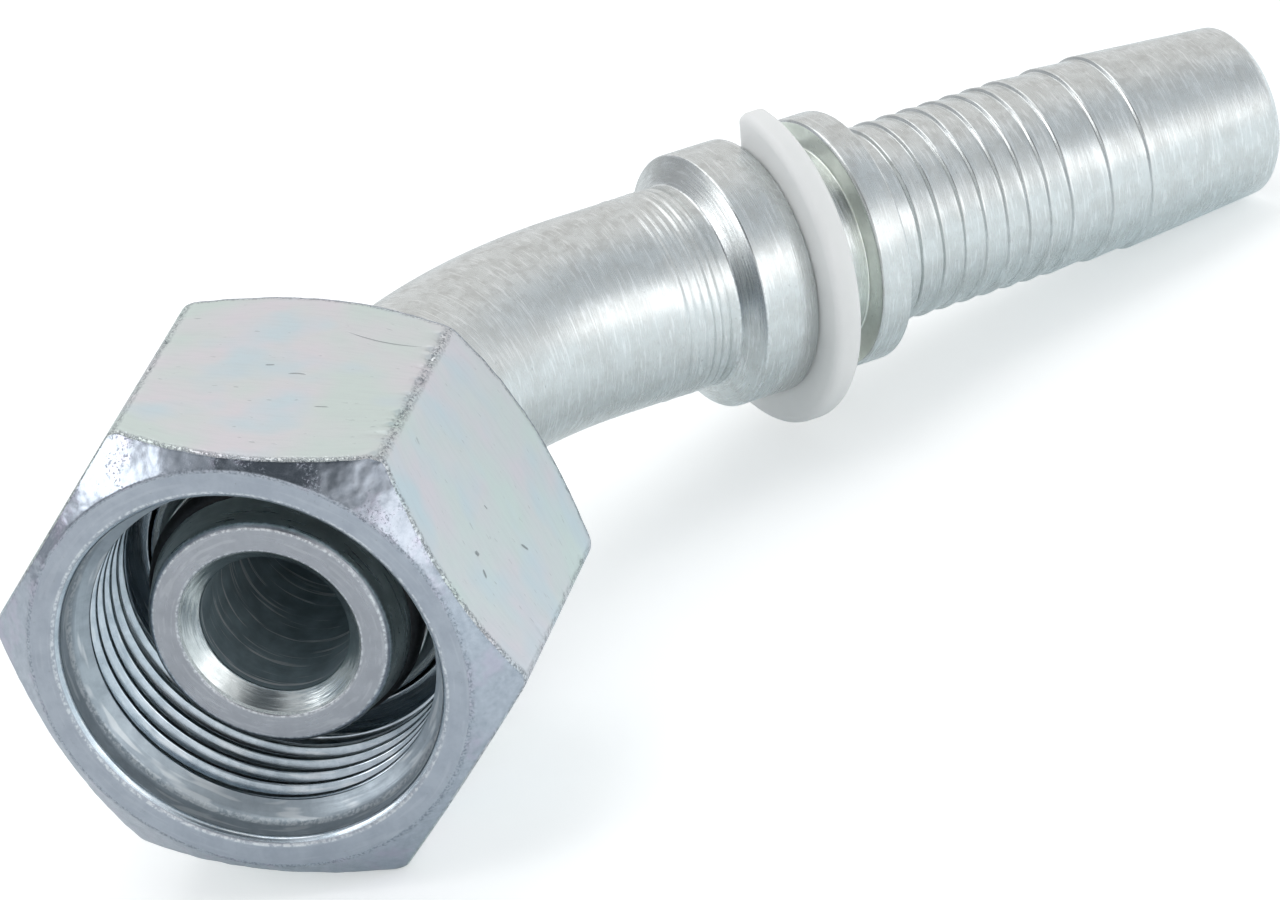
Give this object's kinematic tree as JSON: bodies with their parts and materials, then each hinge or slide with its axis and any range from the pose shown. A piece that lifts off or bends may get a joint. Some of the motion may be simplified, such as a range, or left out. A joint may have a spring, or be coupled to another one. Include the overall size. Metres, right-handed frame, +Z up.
{
  "type": "hydraulic hose fitting",
  "caption": "Elbow hose fitting: bent steel stem with a barbed tail, O-ring cone nose, hexagon swivel nut with female thread and an open locking clip.",
  "frame": {"origin": "centre of the nose's front face, on the axis of the nose leg and of the nut", "axes": "-X points out of the nose and the nut's mouth, the tail leg leaves towards +X and -Y, +Z is up as the fitting lies"},
  "size_m": [0.0891, 0.0669, 0.0332],
  "materials": {
    "zinc_steel_stem": "turned steel, bright zinc plated",
    "zinc_steel_nut": "drawn hexagon bar, bright zinc plated",
    "seal_rubber": "black nitrile rubber",
    "clip_nylon": "natural white nylon"
  },
  "bodies": {
    "stem": {"elbow_stem": "zinc_steel_stem", "nose_o_ring": "seal_rubber", "locking_clip": "clip_nylon"},
    "nut": {"swivel_nut": "zinc_steel_nut"}
  },
  "joints": [
    {"name": "nut_spin", "type": "hinge", "parent": "stem", "child": "nut", "pos_m": [0, 0, 0], "axis": [-1, 0, 0], "continuous": true}
  ]
}
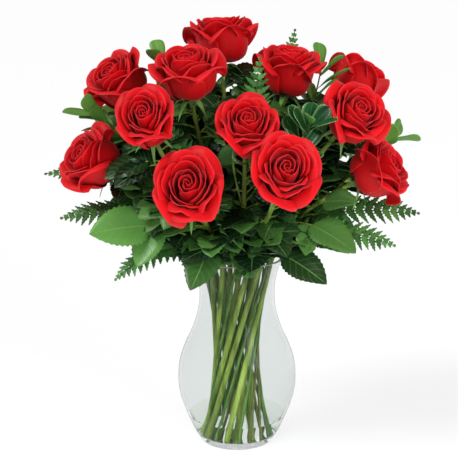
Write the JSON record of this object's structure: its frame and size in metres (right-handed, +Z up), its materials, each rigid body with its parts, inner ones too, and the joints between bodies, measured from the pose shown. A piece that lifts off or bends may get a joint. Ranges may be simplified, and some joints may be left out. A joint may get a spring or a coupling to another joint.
{
  "type": "roses in a vase",
  "caption": "Round bouquet of long-stemmed red roses with fern, pittosporum and rose leaves, its stems crossing in water inside a waisted clear glass vase with a flared rim.",
  "frame": {"origin": "centre of the flat underside of the vase", "axes": "+Z up along the vase's axis, +X to the right seen from the front, +Y away from the front, where the lower roses lean out"},
  "size_m": [0.4636, 0.351, 0.5306],
  "materials": {
    "glass": "polished",
    "water": "polished",
    "petal": "satin",
    "rose_green": "satin",
    "pittosporum_green": "satin",
    "fern_green": "satin"
  },
  "bodies": {
    "root": {"vase": "glass", "water": "water", "rose_01": "petal", "rose_02": "petal", "rose_03": "petal", "rose_04": "petal", "rose_05": "petal", "rose_06": "petal", "rose_07": "petal", "rose_08": "petal", "rose_09": "petal", "rose_10": "petal", "rose_11": "petal", "rose_12": "petal", "rose_stem_01": "rose_green", "rose_stem_02": "rose_green", "rose_stem_03": "rose_green", "rose_stem_04": "rose_green", "rose_stem_05": "rose_green", "rose_stem_06": "rose_green", "rose_stem_07": "rose_green", "rose_stem_08": "rose_green", "rose_stem_09": "rose_green", "rose_stem_10": "rose_green", "rose_stem_11": "rose_green", "rose_stem_12": "rose_green", "pittosporum_01": "pittosporum_green", "pittosporum_02": "pittosporum_green", "pittosporum_03": "pittosporum_green", "pittosporum_04": "pittosporum_green", "pittosporum_05": "pittosporum_green", "pittosporum_06": "pittosporum_green", "pittosporum_07": "pittosporum_green", "pittosporum_08": "pittosporum_green", "fern_01": "fern_green", "fern_02": "fern_green", "fern_03": "fern_green", "fern_04": "fern_green", "fern_05": "fern_green", "fern_06": "fern_green", "fern_07": "fern_green", "fern_08": "fern_green", "fern_09": "fern_green", "fern_10": "fern_green", "fern_11": "fern_green", "fern_12": "fern_green"}
  },
  "joints": []
}
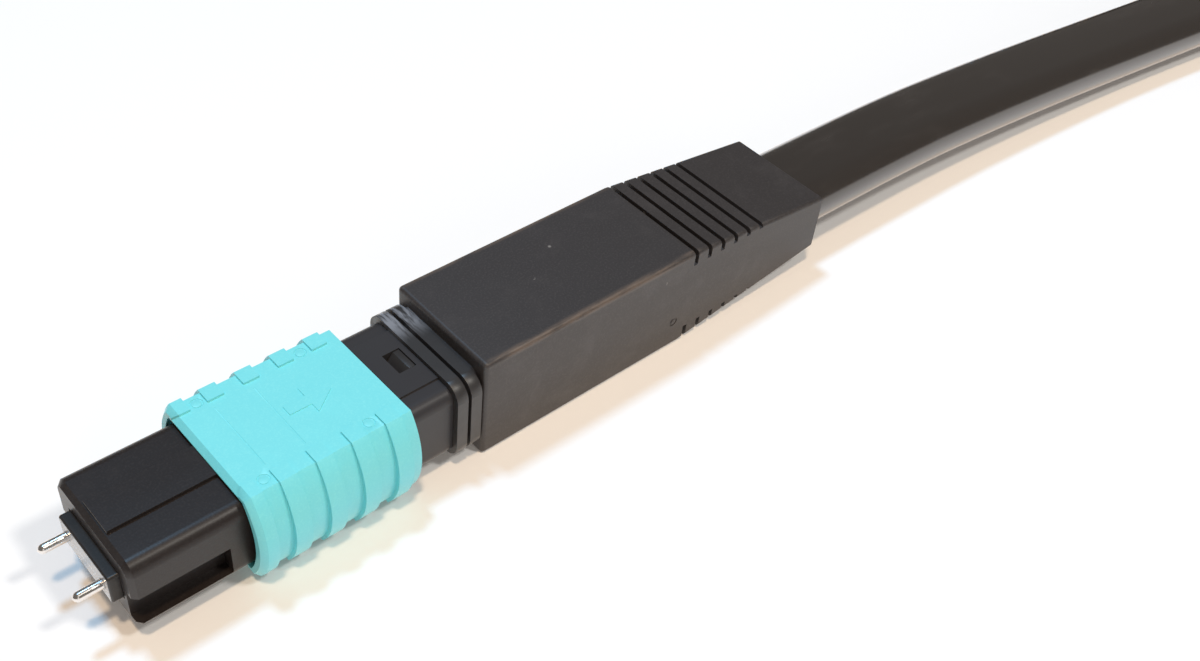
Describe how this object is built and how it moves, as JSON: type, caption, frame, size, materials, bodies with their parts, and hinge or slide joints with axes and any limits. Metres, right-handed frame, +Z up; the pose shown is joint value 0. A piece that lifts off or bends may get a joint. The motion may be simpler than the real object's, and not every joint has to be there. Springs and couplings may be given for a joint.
{
  "type": "mpo fibre connector",
  "caption": "Rectangular multi-fibre push-on connector with guide pins, a sliding ribbed coupling sleeve and a square boot on a flat drop cable pigtail.",
  "frame": {"origin": "middle of the rigid connector (pin tips to boot's rear face) on the surface the boot rests on", "axes": "+X from the ferrule towards the cable, +Z up through the polarity key, +Y to the connector's left seen from the cable"},
  "size_m": [0.2203, 0.0954, 0.0097],
  "materials": {
    "black_plastic": "satin moulded, fine grain",
    "aqua_plastic": "satin moulded",
    "ferrule": "satin glass-filled",
    "steel": "polished",
    "soft_boot": "soft matte",
    "fibre": "coated ribbon",
    "crimp_metal": "plain",
    "rod": "glass-fibre rod",
    "tube": "natural",
    "jacket": "satin extruded",
    "strap": "woven hook-and-loop"
  },
  "bodies": {
    "connector": {"inner_housing": "black_plastic", "rear_body": "black_plastic", "crimp_ring": "crimp_metal", "anchor_upper": "black_plastic", "anchor_lower": "black_plastic", "anchor_band": "crimp_metal", "strength_rod_left": "rod", "strength_rod_right": "rod", "buffer_tube": "tube", "boot": "black_plastic", "main_spring": "steel", "coupling_spring_left": "steel", "coupling_spring_right": "steel", "cable": "jacket", "cable_coil": "jacket", "coil_tie_1": "strap", "coil_tie_2": "strap", "cable_end_cap": "soft_boot"},
    "sleeve": {"coupling_sleeve": "aqua_plastic"},
    "ferrule_group": {"ferrule": "ferrule", "guide_pin_left": "steel", "guide_pin_right": "steel", "pin_clamp": "steel", "ferrule_boot": "soft_boot", "fibre_ribbon": "fibre"}
  },
  "joints": [
    {"name": "sleeve_slide", "type": "slide", "parent": "connector", "child": "sleeve", "axis": [1, 0, 0], "range_m": [0, 0.0023], "stiffness_N_per_m": 600, "springref_m": -0.003, "deforming": ["coupling_spring_left", "coupling_spring_right"]},
    {"name": "ferrule_float", "type": "slide", "parent": "connector", "child": "ferrule_group", "axis": [1, 0, 0], "range_m": [0, 0.0009], "stiffness_N_per_m": 4000, "springref_m": -0.002, "deforming": ["main_spring"]}
  ]
}
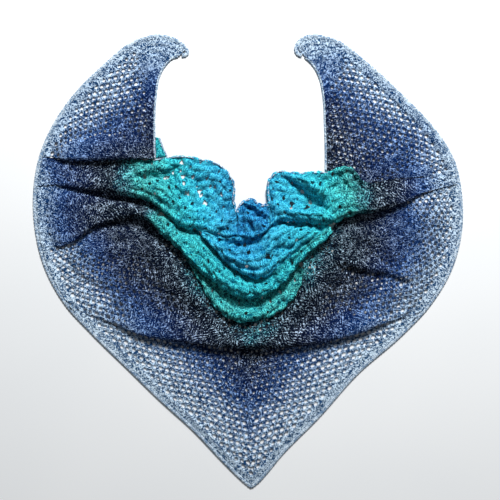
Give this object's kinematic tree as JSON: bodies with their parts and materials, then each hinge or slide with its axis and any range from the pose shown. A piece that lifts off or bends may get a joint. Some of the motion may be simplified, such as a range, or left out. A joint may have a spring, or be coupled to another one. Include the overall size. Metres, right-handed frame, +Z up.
{
  "type": "crocheted triangular shawl, laid out with folds",
  "caption": "Triangular crocheted shawl in gradient yarn, laid on a table with its point flat, both wings turned up and the middle bunched into folds",
  "frame": {"origin": "centre of the bounding box on the table the shawl lies on", "axes": "+Y runs from the bottom point to the neck side, +X to the right seen from above, +Z up off the table"},
  "size_m": [0.5505, 0.5808, 0.02],
  "materials": {
    "pale_net": "crocheted net in marled pale blue-grey wool and cotton yarn",
    "navy_net": "crocheted net in marled slate and navy yarn",
    "dark_net": "crocheted net in marled black and navy yarn",
    "teal_shells": "crocheted shell stitch in marled teal yarn",
    "blue_shells": "crocheted shell stitch in marled turquoise and blue yarn",
    "pale_edging": "dense crocheted border in pale blue-grey yarn"
  },
  "bodies": {
    "root": {"point_panel": "pale_net", "main_sweep": "dark_net", "garland_fold": "teal_shells", "band_fold": "teal_shells", "inner_fold": "blue_shells", "left_lobe": "teal_shells", "crumple_lobe": "blue_shells", "right_lobe": "teal_shells", "left_wing": "navy_net", "right_wing": "navy_net", "edging": "pale_edging", "neck_edging_left": "pale_edging", "neck_edging_right": "pale_edging", "neck_sliver": "teal_shells"}
  },
  "joints": []
}
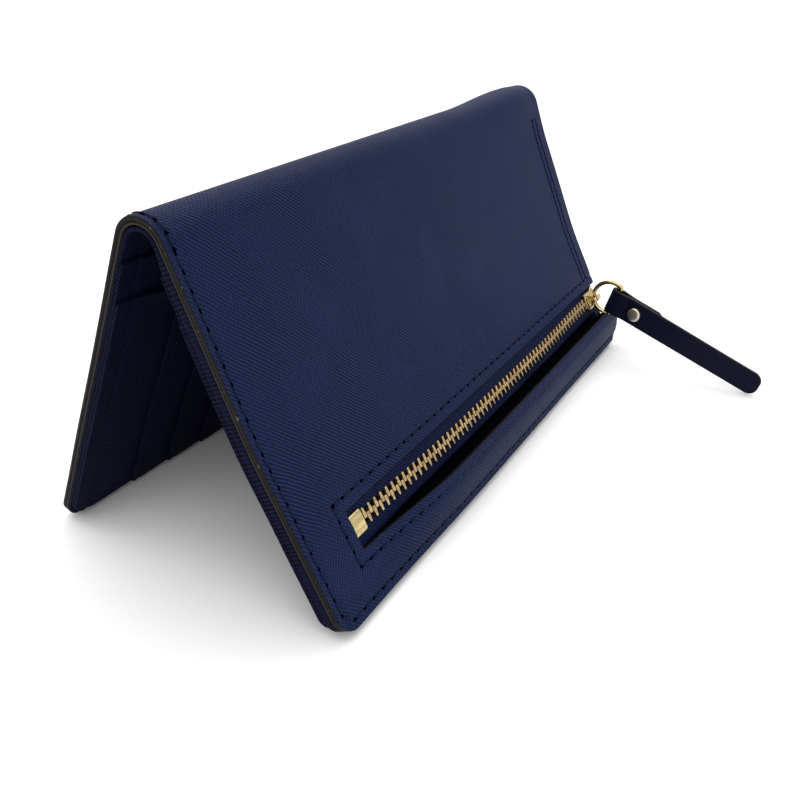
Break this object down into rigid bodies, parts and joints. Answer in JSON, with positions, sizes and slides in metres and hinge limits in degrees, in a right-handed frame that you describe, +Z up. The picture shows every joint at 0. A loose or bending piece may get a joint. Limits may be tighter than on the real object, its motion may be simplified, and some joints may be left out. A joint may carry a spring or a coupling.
{
  "type": "bifold wallet with zip pocket",
  "caption": "Long bifold leather wallet standing open on its flaps, with an outside zip pocket, inside pockets and card slots, and a riveted leather strap on the zip slider's D ring.",
  "frame": {"origin": "on the table, under the middle of the wallet's plan size with the pull as it lies", "axes": "+X along the fold towards the zip pull's end, +Y from the front flap to the back flap, +Z up"},
  "size_m": [0.184, 0.1458, 0.0884],
  "materials": {
    "cover_leather": "crosshatch embossed",
    "lining_leather": "satin",
    "strap_leather": "smooth",
    "board": "matt",
    "zip_tape": "woven",
    "bag_cloth": "woven",
    "thread": "twisted",
    "zip_teeth": "satin",
    "pull_metal": "polished",
    "rivet_metal": "satin"
  },
  "bodies": {
    "back_flap": {"back_cover": "cover_leather", "back_board": "board", "back_lining": "lining_leather", "back_pocket_1": "lining_leather", "back_pocket_2": "lining_leather", "card_slot_1": "lining_leather", "card_slot_2": "lining_leather", "card_slot_3": "lining_leather", "card_slot_4": "lining_leather", "card_slot_5": "lining_leather", "card_slot_6": "lining_leather", "back_edge_thread": "thread"},
    "spine": {"spine_cover": "cover_leather", "spine_board": "board", "spine_lining": "lining_leather", "spine_edge_thread": "thread"},
    "front_flap": {"front_cover": "cover_leather", "front_board": "board", "front_lining": "lining_leather", "front_pocket_1": "lining_leather", "front_pocket_2": "lining_leather", "zip_bag_front": "bag_cloth", "zip_bag_back": "bag_cloth", "zip_tape_upper": "zip_tape", "zip_tape_lower": "zip_tape", "zip_teeth_upper": "zip_teeth", "zip_teeth_lower": "zip_teeth", "zip_bottom_stop": "pull_metal", "zip_top_stops": "pull_metal", "front_edge_thread": "thread", "zip_frame_thread": "thread"},
    "slider": {"slider_top_plate": "pull_metal", "slider_bottom_plate": "pull_metal", "slider_bridge": "pull_metal"},
    "ring": {"pull_ring": "pull_metal"},
    "strap": {"pull_strap": "strap_leather", "pull_rivet_cap": "rivet_metal", "pull_rivet_post": "rivet_metal"}
  },
  "joints": [
    {"name": "back_fold", "type": "hinge", "parent": "back_flap", "child": "spine", "pos_m": [0, 0.03674, 0.08236], "axis": [-1, 0, 0], "range_deg": [-24, 66]},
    {"name": "front_fold", "type": "hinge", "parent": "spine", "child": "front_flap", "pos_m": [0, 0.02249, 0.08236], "axis": [-1, 0, 0], "range_deg": [-24, 66]},
    {"name": "zip_slide", "type": "slide", "parent": "front_flap", "child": "slider", "axis": [-1, 0, 0], "range_m": [0, 0.15]},
    {"name": "ring_swing", "type": "hinge", "parent": "slider", "child": "ring", "pos_m": [0.0845, -0.01515, 0.02022], "axis": [-1, 0, 0], "range_deg": [-10, 100]},
    {"name": "strap_swing", "type": "hinge", "parent": "ring", "child": "strap", "pos_m": [0.0845, -0.0174, 0.0194], "axis": [0, -0.342, 0.9397], "range_deg": [-60, 60]}
  ],
  "couplings": [
    {"joint": "front_fold", "follows": "back_fold", "ratio": 1}
  ]
}
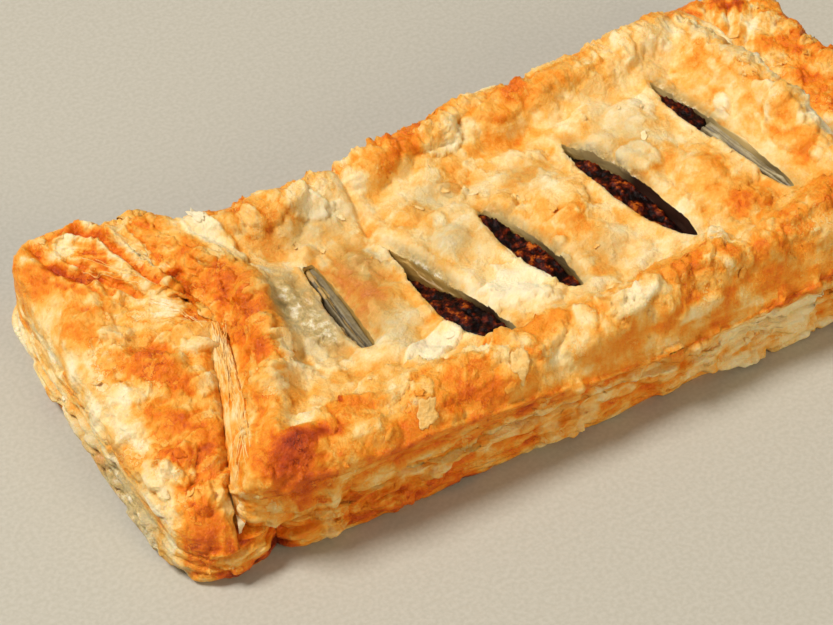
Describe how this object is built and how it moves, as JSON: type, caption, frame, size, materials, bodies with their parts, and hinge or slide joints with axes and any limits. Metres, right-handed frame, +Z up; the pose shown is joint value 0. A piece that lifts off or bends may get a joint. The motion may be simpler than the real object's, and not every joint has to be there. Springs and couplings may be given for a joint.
{
  "type": "apple pie",
  "caption": "Oblong puff-pastry apple pie: a bottom crust with puffed end strips, a slashed top crust sealed on it, and dark apple filling showing in the slashes.",
  "frame": {"origin": "middle of the underside, at the centre of the bounding box", "axes": "+X along the pie, +Y across it away from the viewer's long side, +Z up"},
  "size_m": [0.16, 0.0749, 0.0236],
  "materials": {
    "bottom_crust": "pale golden baked puff pastry, flaky and dull",
    "top_crust": "golden to orange-brown egg-washed puff pastry, softly glossy",
    "apple_filling": "moist, dark, caramelised apple"
  },
  "bodies": {
    "root": {"bottom_crust": "bottom_crust", "top_crust": "top_crust", "apple_filling": "apple_filling"}
  },
  "joints": []
}
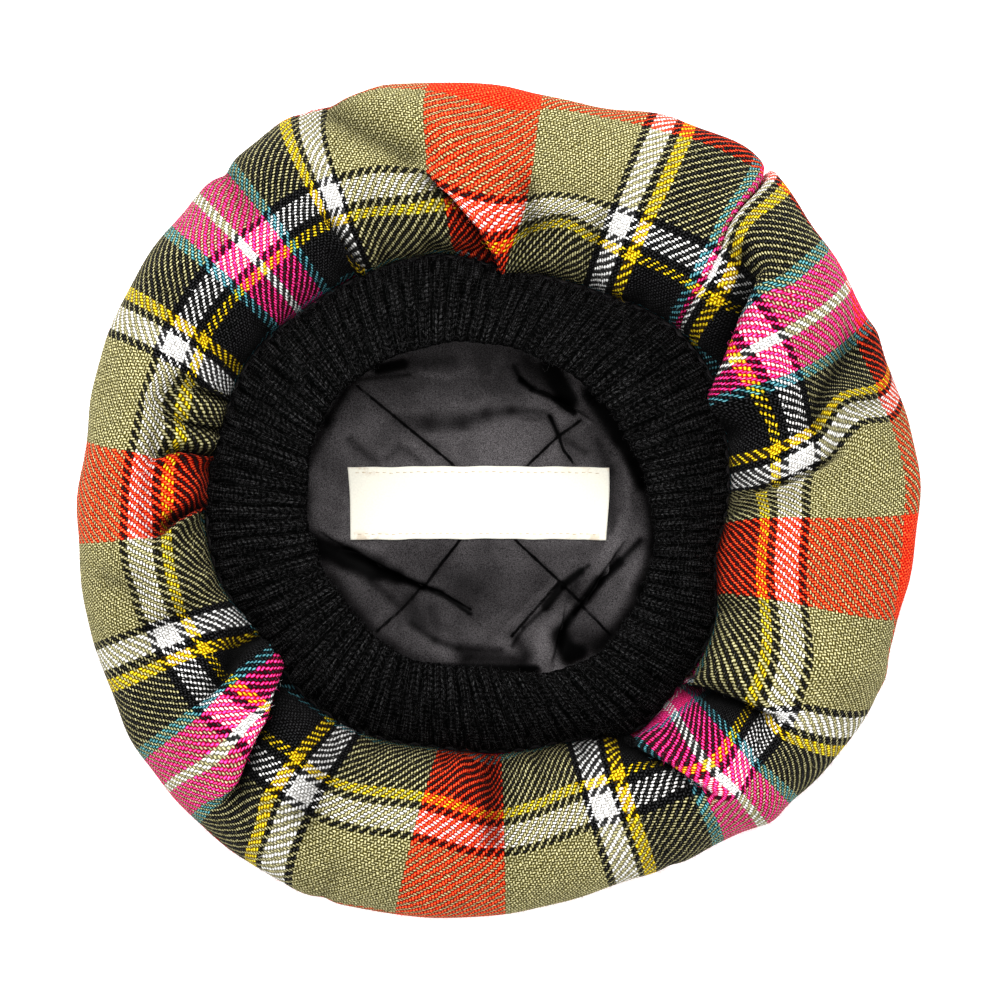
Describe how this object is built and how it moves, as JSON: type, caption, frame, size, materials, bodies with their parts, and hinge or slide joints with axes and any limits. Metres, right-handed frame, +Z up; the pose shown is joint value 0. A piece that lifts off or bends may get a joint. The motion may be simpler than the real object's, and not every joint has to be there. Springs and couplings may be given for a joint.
{
  "type": "tam o shanter",
  "caption": "Flat round soft cap with a wide tartan crown gathered into a rib-knit band, lying crown down with its opening up, with a quilted lining and a bare sewn label.",
  "frame": {"origin": "middle of the cap's box, on the surface that the crown lies on", "axes": "+Z up through the opening, the cap lying crown down; +X to the right and +Y to the top of the picture, along and across the label"},
  "size_m": [0.2823, 0.2806, 0.0597],
  "materials": {
    "tartan_top": "wool twill woven in a tartan of orange, olive, black, white, yellow, teal and pink",
    "tartan_strip": "wool twill woven in a tartan of orange, olive, black, white, yellow, teal and pink",
    "black_knit": "black ribbed wool knit with a light fuzz",
    "grey_satin": "dark grey satin, quilted in diamonds",
    "cream_tape": "cream woven tape, sewn along both long edges"
  },
  "bodies": {
    "root": {"crown_top": "tartan_top", "crown_side": "tartan_strip", "rib_band": "black_knit", "lining": "grey_satin", "label": "cream_tape"}
  },
  "joints": []
}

**The task**
Take every line that includes the string "rigid" and copy it.

**Worked solution**
Write the JSON record of this object's structure: its frame and size in metres (right-handed, +Z up), its materials, each rigid body with its parts, inner ones too, and the joints between bodies, measured from the pose shown. A piece that lifts off or bends may get a joint. Ranges may be simplified, and some joints may be left out. A joint may get a spring or a coupling to another joint.
  "frame": {"origin": "middle of the rigid connector (pin tips to boot's rear face) on the surface the boot rests on", "axes": "+X from the ferrule towards the cable, +Z up through the polarity key, +Y to the connector's left seen from the cable"},
Break this object down into rigid bodies, parts and joints. Answer in JSON, with positions, sizes and slides in metres and hinge limits in degrees, in a right-handed frame that you describe, +Z up. The picture shows every joint at 0. A loose or bending piece may get a joint. Limits may be tighter than on the real object, its motion may be simplified, and some joints may be left out. A joint may carry a spring or a coupling.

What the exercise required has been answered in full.